Il convient enfin de dire quelques mots de l’espace de vie de la famille Brel. Le choix de Pierre Bonte, en recherche de pittoresque, pour la Pointe Courte s’imposait, tant ce quartier, rendu célèbre par le film d’Agnès Varda [5] fait figure de haut lieu de la culture populaire sétoise. A l’origine, il s’agit d’un terrain vague laissé à l’abandon après le chantier de construction de la gare de Sète et de la voie ferrée Toulouse-Montpellier, dans les années 1840. Son occupation progressive par les petits métiers de la pêche, en toute illégalité, a conforté un modèle d’habitat précaire que seule une décision de la Mairie finit par entériner. Il s’agit donc d’une cabanisation
réussie, aujourd’hui moins menacée par l’insalubrité ou les risques d’incendie, que par l’invasion insidieuse des touristes. Le prodigieux destin de la Pointe Courte pourrait cependant inspirer les autorités promptes à bétonner le littoral aux dépens des gens de peu.

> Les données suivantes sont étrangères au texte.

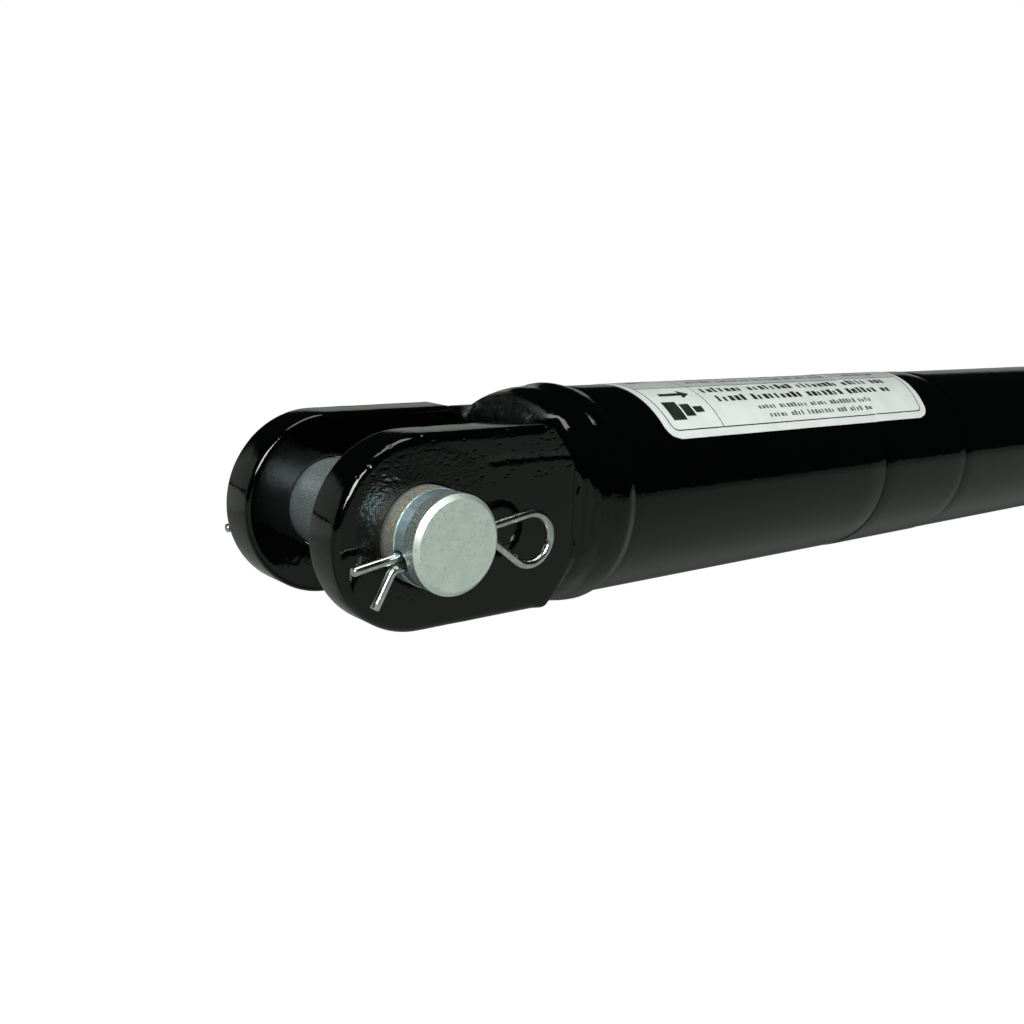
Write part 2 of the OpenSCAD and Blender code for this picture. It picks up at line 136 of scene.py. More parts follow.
def finish_mesh(name, verts, faces, sharp, material):
    """An object from points in millimetres, with outward normals. Edges over sharp degrees stay sharp."""
    me = bpy.data.meshes.new(name)
    me.from_pydata([Vector(v) * MM for v in verts], [], faces)
    bm = bmesh.new()
    bm.from_mesh(me)
    bmesh.ops.remove_doubles(bm, verts=bm.verts, dist=1e-7)
    bmesh.ops.recalc_face_normals(bm, faces=bm.faces)
    bm.to_mesh(me)
    bm.free()
    me.shade_smooth()
    me.set_sharp_from_angle(angle=math.radians(sharp))
    ob = bpy.data.objects.new(name, me)
    scene.collection.objects.link(ob)
    me.materials.append(material)
    return ob


def skin(name, loops, material, sharp, ends=False):
    """Closed loops of the same number of points, joined by faces. The last loop joins the first, or with ends
    the first and last loops are closed by flat faces."""
    n = len(loops[0])
    verts = [p for loop in loops for p in loop]
    faces = []
    last = len(loops) - 1 if ends else len(loops)
    for i in range(last):
        a = i * n
        b = ((i + 1) % len(loops)) * n
        for j in range(n):
            k = (j + 1) % n
            faces.append((a + j, a + k, b + k, b + j))
    if ends:
        faces.append(tuple(range(n)))
        faces.append(tuple(range((len(loops) - 1) * n, len(loops) * n)))
    return finish_mesh(name, verts, faces, sharp, material)


def round_turns(n):
    """Sine and cosine of n even steps round a circle."""
    return [(math.sin(2 * math.pi * j / n), math.cos(2 * math.pi * j / n)) for j in range(n)]


def circle_x(x, r, n):
    """A circle about the cylinder's axis."""
    return [(x, r * s, r * c) for s, c in round_turns(n)]


def smoothstep(a, b, t):
    """0 up to a, 1 from b on, and a smooth rise between."""
    t = min(1.0, max(0.0, (t - a) / (b - a)))
    return t * t * (3 - 2 * t)


def bumpy(p, size, seed=0.0):
    """Smooth noise from -1 to 1 whose lumps are about size millimetres across."""
    return noise.noise(Vector(p) / size + Vector((seed, seed * 0.7, -seed)))


def at_end(points, end):
    """Points given at the base end, moved to the rod end by a half turn about Z."""
    if end == "base":
        return points
    return [(ROD_PIN_X - x, -y, z) for x, y, z in points]


def own(ob, body, slot, *nodes):
    """Says which body the object rides on and hides the CAD nodes it stands for. The slot argument is not
    used.
    """
    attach(ob, body)
    if nodes:
        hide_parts(*nodes)
    return ob


# ---- Materials ------------------------------------------------------------------


class Nodes:
    """A short way to write a node tree."""

    def __init__(self, tree):
        self.tree = tree

    def add(self, kind, **props):
        node = self.tree.nodes.new(kind)
        for key, value in props.items():
            setattr(node, key, value)
        return node

    def link(self, a, b):
        self.tree.links.new(a, b)

    def put(self, socket, value):
        if hasattr(value, "is_output"):
            self.link(value, socket)
        else:
            socket.default_value = value

    def math(self, op, a, b=0.0):
        m = self.add("ShaderNodeMath", operation=op)
        self.put(m.inputs[0], a)
        self.put(m.inputs[1], b)
        return m.outputs[0]

    def times(self, *factors):
        product = factors[0]
        for factor in factors[1:]:
            product = self.math("MULTIPLY", product, factor)
        return product

    def ramp(self, value, low, high, out_low=0.0, out_high=1.0):
        m = self.add("ShaderNodeMapRange", interpolation_type="SMOOTHSTEP")
        self.link(value, m.inputs["Value"])
        m.inputs["From Min"].default_value = low
        m.inputs["From Max"].default_value = high
        m.inputs["To Min"].default_value = out_low
        m.inputs["To Max"].default_value = out_high
        return m.outputs["Result"]

    def blend(self, factor, a, b):
        m = self.add("ShaderNodeMix", data_type="RGBA")
        self.put(m.inputs[0], factor)
        self.put(m.inputs[6], a)
        self.put(m.inputs[7], b)
        return m.outputs[2]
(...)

[1] Depuis la fin du XIXe siècle, les deux ports de Gaeta et de Cetara ont fourni de forts contingents de familles de pêcheurs qui ont émigré vers Sète.
[2] Peut-être un clin d’œil à la chanson de la pêche aux moules qui a rythmé une célèbre émission dominicale.
[3] L’ostréiculture s’est plutôt développée dans les communes riveraines du nord de l’étang, telles que Bouzigues ou Mèze.
[4] Plus précisément de Maratea, village de Basilicate, d’où il serait venu avec Marie Vincente Limongi, la mère de Nina.
[5] La Pointe courte, sorti en 1955, avec Philippe Noiret et Silvia Monfort, fait de ces cabanes de pêcheurs un paradis menacé par la « civilisation » extérieure. Ce premier film d’une toute jeune cinéaste a fixé l’attention sur elle autant que sur les paysages et les habitants.